Wasil was recently named the 2017 Graduate Professor of the Year—his fourth time receiving the award. Andrew Toczydlowski, Director of Student Development and Services and facilitator of the award, says the honor is based entirely on student votes. Winning AU professors are recognized for their effective teaching abilities and the impact they have on students both personally and professionally.

Wasil says that receiving the award is humbling. “I’m gratified to see that students recognize the kind of quality instruction I’m trying to bring to my class.”

Developing—and Maintaining—a Reputation

Wasil has developed a few other hallmarks as a professor, in addition to his rapid email responses.

From the very first day of ITEC-610, Applied Managerial Statistics, Wasil’s students understand what’s expected of them. He gives them a roadmap that includes the key assessment points and all of the course materials for the semester. He believes the course must be well-organized to maximize students’ time.

“[Wasil] created a very positive environment that was conducive to learning, and [he] was very clear about his expectations,” says Adam Trent, MBA ’18.

The classroom environment is another one of Wasil’s hallmarks. “I try to create a relaxed atmosphere in class,” he says. “The material is intimidating enough.” He also wants his class to be fun and enjoyable. That’s why he takes the first few minutes of every class to engage with the students and talk about anything other than statistics such as golf or fantasy football.

“It’s hard to teach statistics for three hours, and it’s hard to sit through statistics for three hours,” says Zoe Bludevich, MBA ’18. “But he made it enjoyable and rewarding.”

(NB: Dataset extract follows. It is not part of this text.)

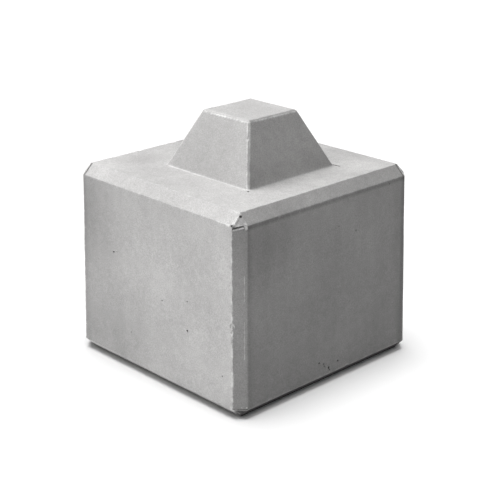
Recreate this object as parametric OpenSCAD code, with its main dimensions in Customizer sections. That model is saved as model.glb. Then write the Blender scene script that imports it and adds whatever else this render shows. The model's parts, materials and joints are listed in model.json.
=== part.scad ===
// Concrete base block with a locating stud, cast in one piece.
//
// The body is a square block whose sides lean in a little from the foot to the shoulder,
// so that the casting leaves its mould. A strip chamfer runs along every edge, and each
// corner ends in a small triangular facet. On the shoulder stands a truncated pyramid,
// the stud, which finds the socket or the column foot that is set down over it.
//
// Millimetres. The origin is the middle of the underside and +Z is up.
// Every sloping face is one flat cut, named by two points of its section.

/* [Body] */
// Width of the body across the foot, before its edges are chamfered
foot_width = 600; // [500:10:1200]
// Height of the body from the underside to the shoulder
body_height = 490; // [300:10:1000]
// How far each side leans in between the foot and the shoulder
side_draft = 10; // [2:1:20]

/* [Edges] */
// Size of the strip chamfer, measured along each face that it joins
chamfer = 25; // [15:1:40]
// How much deeper than the meeting of the chamfers each corner facet is cut
facet_depth = 1; // [0.5:0.5:4]

/* [Stud] */
// Width of the stud where it meets the shoulder
stud_base = 290; // [200:5:340]
// Width of the stud's flat top
stud_top = 160; // [80:5:180]
// Height of the stud above the shoulder
stud_height = 140; // [60:5:200]
// How far the stud stands from the body's centre line, towards +X
stud_shift = 22; // [0:1:40]
// Size of the narrow flats worn along the stud's edges
stud_arris = 4; // [1:0.5:8]

/* [Hidden] */

FOOT = foot_width / 2;
SHOULDER = FOOT - side_draft;
SIDES = [0, 90, 180, 270];
CORNERS = [45, 135, 225, 315];
SINK = 10;
STOCK = 3 * (foot_width + body_height);

// Half the width of the body at a height above the underside
function half_at(level) = FOOT - side_draft * level / body_height;

// Half the width of the stud at a height above the shoulder
function stud_half_at(level) =
    (stud_base + (stud_top - stud_base) * level / stud_height) / 2;

// Distance from the axis to a corner that is cut back by `cut` along both faces
function corner_reach(half, cut) = (half - cut / 2) * sqrt(2);

// All that lies outside one flat face. The face looks towards the bearing `side`,
// and `low` and `high` are two points of its section: [distance from the axis, height].
module beyond(side, low, high, deeper = 0) {
    lean = atan2(low[0] - high[0], high[1] - low[1]);
    rotate([0, 0, side])
        translate([low[0], 0, low[1]])
            rotate([0, -lean, 0])
                translate([-deeper, -STOCK / 2, -STOCK / 2])
                    cube(STOCK);
}

// The square block, with its leaning sides, chamfers and corner facets
module body() {
    low_band = chamfer;
    high_band = body_height - chamfer;
    difference() {
        translate([-FOOT, -FOOT, 0])
            cube([foot_width, foot_width, body_height]);
        for (side = SIDES) {
            beyond(side, [FOOT, 0], [SHOULDER, body_height]);
            beyond(side, [FOOT - chamfer, 0], [half_at(low_band), low_band]);
            beyond(side, [half_at(high_band), high_band], [SHOULDER - chamfer, body_height]);
        }
        for (side = CORNERS) {
            beyond(
                side,
                [corner_reach(FOOT, chamfer), 0],
                [corner_reach(SHOULDER, chamfer), body_height]
            );
            beyond(
                side,
                [corner_reach(FOOT, 2 * chamfer), 0],
                [corner_reach(half_at(low_band), chamfer), low_band],
                facet_depth
            );
            beyond(
                side,
                [corner_reach(half_at(high_band), chamfer), high_band],
                [corner_reach(SHOULDER, 2 * chamfer), body_height],
                facet_depth
            );
        }
    }
}

// The truncated pyramid, from a little below the shoulder to its flat top
module stud() {
    rim = stud_height - stud_arris;
    difference() {
        translate([-stud_base, -stud_base, -SINK])
            cube([2 * stud_base, 2 * stud_base, SINK + stud_height]);
        for (side = SIDES) {
            beyond(side, [stud_base / 2, 0], [stud_top / 2, stud_height]);
            beyond(
                side,
                [stud_half_at(rim), rim],
                [stud_top / 2 - stud_arris, stud_height]
            );
        }
        for (side = CORNERS)
            beyond(
                side,
                [corner_reach(stud_base / 2, stud_arris), 0],
                [corner_reach(stud_top / 2, stud_arris), stud_height]
            );
    }
}

module base_block() {
    color([0.62, 0.61, 0.6])
        union() {
            body();
            translate([stud_shift, 0, body_height])
                stud();
        }
}

base_block();
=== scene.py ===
# %% [markdown]
# # A concrete base block
#
# This lesson makes one heavy casting: a square concrete block with chamfered edges and a
# pyramid stud on top. The construction model already says how big it is and where it stands.
# What is left to make is what a crisp solid can't show: arrises rubbed round by handling,
# chips, pin holes that air left in the skin, and the mottled grey of the concrete itself.

import json
import math
import random

import bmesh
import bpy
from mathutils import Matrix, Vector, kdtree, noise


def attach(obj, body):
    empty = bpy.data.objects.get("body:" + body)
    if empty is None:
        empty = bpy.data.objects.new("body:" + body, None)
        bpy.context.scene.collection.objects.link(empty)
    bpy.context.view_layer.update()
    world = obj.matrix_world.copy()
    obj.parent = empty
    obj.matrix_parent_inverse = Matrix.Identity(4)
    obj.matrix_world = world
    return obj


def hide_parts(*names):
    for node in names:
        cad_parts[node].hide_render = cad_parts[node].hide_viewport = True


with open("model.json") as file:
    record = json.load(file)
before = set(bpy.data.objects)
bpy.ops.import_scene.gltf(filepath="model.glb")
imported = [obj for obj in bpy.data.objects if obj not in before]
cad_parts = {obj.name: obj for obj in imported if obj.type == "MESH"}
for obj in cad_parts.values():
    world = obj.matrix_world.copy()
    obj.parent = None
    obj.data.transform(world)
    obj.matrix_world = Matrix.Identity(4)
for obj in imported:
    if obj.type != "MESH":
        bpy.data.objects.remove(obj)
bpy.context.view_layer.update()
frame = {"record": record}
interfaces = {m["name"]: Vector(m["pos_m"]) for m in frame["record"]["mounts"]}

# %% [markdown]
# ## The sizes of the block
#
# The heights and the place of the stud come from the frame, so the finished piece can't drift
# away from the construction. The other sizes are the ones that its mould was made to, in
# metres: a 25 mm strip in every corner of the mould makes the chamfers.

# %% Sizes
shoulder_z = interfaces["shoulder"].z
stud_top_z = interfaces["stud_top"].z
stud_shift = interfaces["stud_top"].x

foot_width = 0.600
side_draft = 0.010
chamfer = 0.025
stud_base = 0.290
stud_top = 0.160
stud_arris = 0.004
cove = 0.003

stud_half = stud_base / 2
shoulder_half = foot_width / 2 - side_draft - chamfer
strip_top = shoulder_z - chamfer
print("shoulder at", shoulder_z, "and stud top at", stud_top_z)

# %% [markdown]
# ## The body: a cube, a taper and one bevel
#
# The body starts as a cube at the size of the foot. Scaling its top corners in by a few
# millimetres gives the sides the draft that lets a casting slide out of its mould. A bevel
# of one segment over every edge then does what the mould's strips do, and it leaves the
# little triangle at each corner where three strips meet.

# %% Make the body
def cast_body():
    shape = bmesh.new()
    bmesh.ops.create_cube(shape, size=1.0)
    bmesh.ops.scale(shape, vec=(foot_width, foot_width, shoulder_z), verts=shape.verts)
    bmesh.ops.translate(shape, vec=(0, 0, shoulder_z / 2), verts=shape.verts)
    upper = [v for v in shape.verts if v.co.z > shoulder_z / 2]
    lean = 1 - 2 * side_draft / foot_width
    bmesh.ops.scale(shape, vec=(lean, lean, 1), verts=upper)
    bmesh.ops.bevel(
        shape, geom=shape.edges[:], offset=chamfer, offset_type="OFFSET",
        segments=1, profile=0.5, affect="EDGES", material=-1,
    )
    return shape


casting = cast_body()
print("the body has", len(casting.faces), "faces")

# %% [markdown]
# ## The stud: inset, extrude and scale
#
# The stud grows out of the shoulder, so it is made from the shoulder's own face. An inset
# draws its outline, an extrude lifts a copy, and scaling the copy slopes the four flanks.
# Two bevels finish it. One segment cuts a narrow flat along the stud's own edges, as a strip
# of metal in the mould would. In the inner corner at its foot the same operator adds
# material instead: a small rounded cove, where paste gathered under the stud's mould.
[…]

Pushing Students to Think “Beyond Ward Circle”

Wasil has a refrain that he repeats throughout the semester: “beyond Ward Circle.” He uses this AU campus landmark as a reference to make sure students understand the relevance of class content.

“He pushed us to think beyond the classroom,” Bludevich says. “[Wasil] translate[d] what we were learning to how we would use it in the real world.”

When Trent took the statistics class in the fall semester of 2017, he said that Wasil related examples from the presidential election to course material. They examined the discrepancy between the polling data and the election results and discussed the significance of sample size to collect accurate information.

“That is an invaluable lesson that isn’t really given in books,” Trent says.

Faiza El-Hibri, MBA ’18, took away some fundamental lessons that she’ll continue to refer to after she graduates. “[Wasil taught us] the basics [that] we need to know to thrive in the professional world and in our careers.”

The Desire to Teach and See his Students Succeed

“My philosophy is, when I walk through that [classroom] door, everything in the outside world stops,” he says.

Wasil’s commitment to extending his philosophy beyond the classroom makes his students appreciate his efforts on their behalf.

“We all wish we had a few more [teachers] like him,” Trent says.

Wasil always tries to stay attuned to his students’ needs—whether they’re educational or nutritional. Before exams, Wasil always brings in home-baked cookies for his students. (His wife makes the cookies, and Wasil says he serves in a “managerial capacity” to oversee their production.) He even taught an online class and mailed the cookies to his students.

Wasil considers himself lucky that he knew early on what he wanted to do with his life: conduct statistics research and teach the material to students. As a scholar and a teacher, “You’re disseminating knowledge and you’re creating knowledge. You can’t do one without the other,” Wasil says. “I really like what I do.”

Even after teaching for more than 30 years, he says his desire hasn’t diminished.